Considering the solubility of pesticides, a weak correlation was found with the concentration of pesticides, indicating that higher concentrations were found for more soluble compounds (R 2 = 0.47). However, no correlation was found between the NPOC and the concentration of pesticides. In general, the NPOC of these waters were standard to low values compared to other basins from Europe and North America where median values were around 3–4 mg/L. Parameters such as temperature (from 16.45 to 18.65 °C) and pH (from 5.5 to 6.5) were very homogeneous and did not induce differences in pesticide concentrations. The measured conductivity ranged from 518 to 3,739 μS/cm but this parameter would not affect pesticide concentration.

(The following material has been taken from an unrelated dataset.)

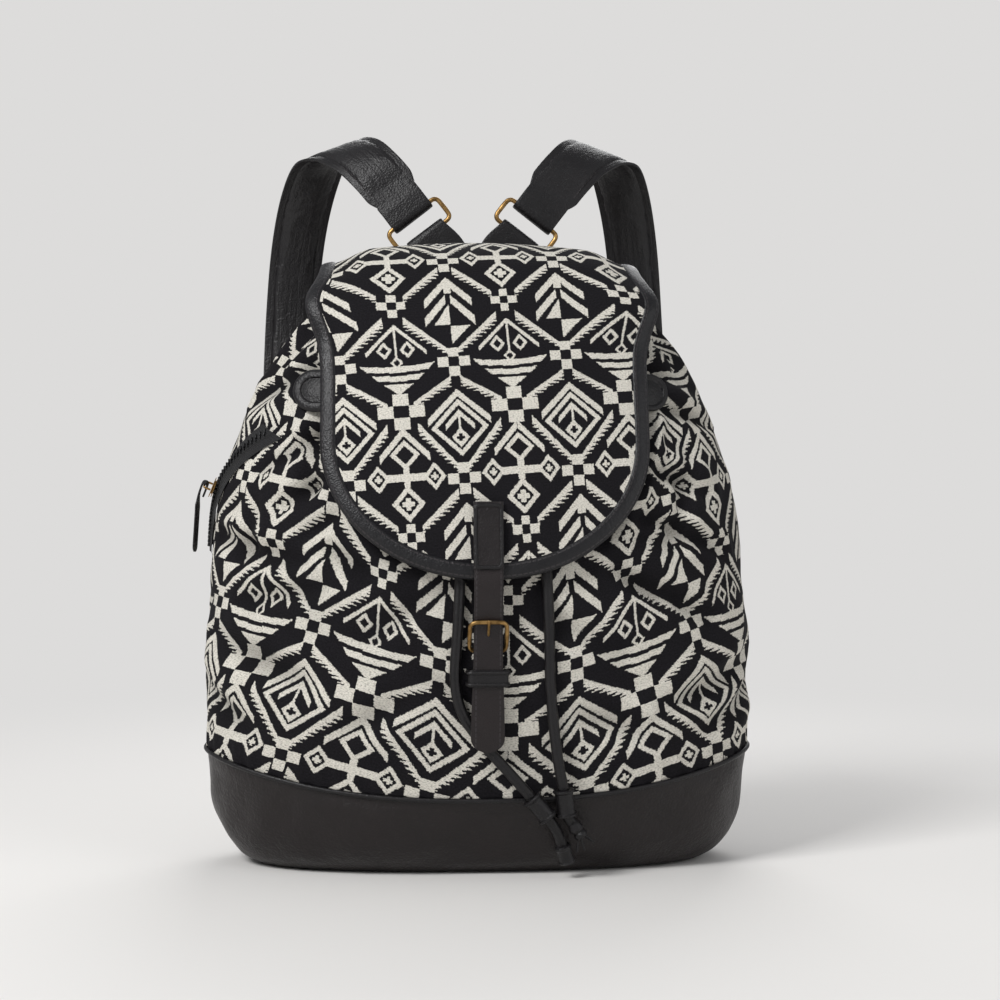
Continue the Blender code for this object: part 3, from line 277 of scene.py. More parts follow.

The most ubiquitous pesticides in groundwater samples were the group of the triazines (atrazine, simazine, terbutylazine) that were found in fourteen out of sixteen samples. The concentrations of these compounds were very similar, although in Spain atrazine is expected to be banned from 2007 and in the latter years is being substituted by terbutylazine. In some sites like G1 to G7, G13, and G14, DEA was not detected, suggesting that the application of atrazine was low or relatively recent. However, in other sites near the city of Zaragoza where high agricultural cultivations are found, atrazine was already detected at concentrations over 0.1 μg/L, i.e.,the ratio of desethyl-atrazine/atrazine was higher than 1, indicating a high microbial activity responsible for the degradation of atrazine [32]. Other herbicides detected were alachlor and metalachlor, detected in two sites, G15, a grape region and GA3, near Zaragoza. In these sites, herbicides like triazines and acetanilides are essentially applied in spring to prevent weed growth. Atrazine as well as alachlor are included as priority substances under the Water Framework Directive [24].

Among 14 organophosphorus studied, diazinon, fenitrothion, and azinphos-ethyl were only found in two samples, G8 and GA3, in the region around the city of Zaragoza. The concentrations of these three pesticides ranged from 0.02 to 0.57 μg/L, i.e., fenitrothion and azinphos-ethyl were the only two exceeding the EU maximum residual limit of 0.1 μg/L.

Surprisingly, tributylphosphate, used as a solvent in some commercial herbicides, was found in all water samples. This finding demonstrates that a source of tributylphosphate contamination in groundwaters is the pesticide formulation, and that it is prone to leaching, along with pesticides. As far as we know, there is no published data reporting positive levels of tributylphosphate in groundwaters. Tributylphosphate has a high solubility in water (see Table 1) that explains its leaching capacity. On the other hand, alkylphenols, which are also used as formulating agents, were not detected in any of the groundwater samples analyzed. Although nonylphenol was reported in earlier studies in groundwaters from agricultural, industrial, and urban areas [25], in the sampled area included in this monitoring, nonylphenol was not detected. Tributylphosphate and alkylphenols are used in pesticide formulations but not necessarily together so they can be detected individually within a water sample.

Contrary to groundwater, none of the target pesticides were detected in soils. Soil is a more stable matrix where more hydrophobic compounds would accumulate. Pesticides analyzed are generally of low to medium persistence (t 1/2 from a few days to a few months) and leaching or soil biodegradation would be preferential to adsorption. Nonylphenol was the only compound identified in 4 out of 9 samples at a concentration between 8.34 and 33.97 μg/kg. Nonylphenol is a highly lipophilic compound with a logK oc ranging from 5.24 to 5.76 [33], which tends to be adsorbed upon soil organic matter. Its low solubility in water makes lixiviation difficult. The presence of nonylphenol in soil is related to either its use as adjuvant in pesticide formulations or to the application of sludge as fertilizers.

Conclusions

The analytical method developed for the determination of different families of modern pesticides in water and soil samples provided good LODs, linearities, and recoveries for most of the compounds, permitting the use of such multi-residue methodology to monitor a wide range of pesticides in both water and soil matrices. The use of an automated SPE (ASPEC XL) and PLE (ASE 200) allowed the fast and efficient extraction of samples. Moreover, the use of multiple surrogates and internal standards permitted the precise and accurate quantification of all target compounds. Using these methods, some priority pollutants were detected in groundwater and soils in high agricultural areas in the Ebro river basin. The pesticides identified, their degradation products, or pesticide formulation adjuvants indicate a low level contamination in water with no absorption to soil. Although the monitoring campaign was performed in a period not characterized by pesticide application, once pesticide formulations are applied, these may persist in the environment for some period of time, thus being a potential risk for preserving groundwater quality.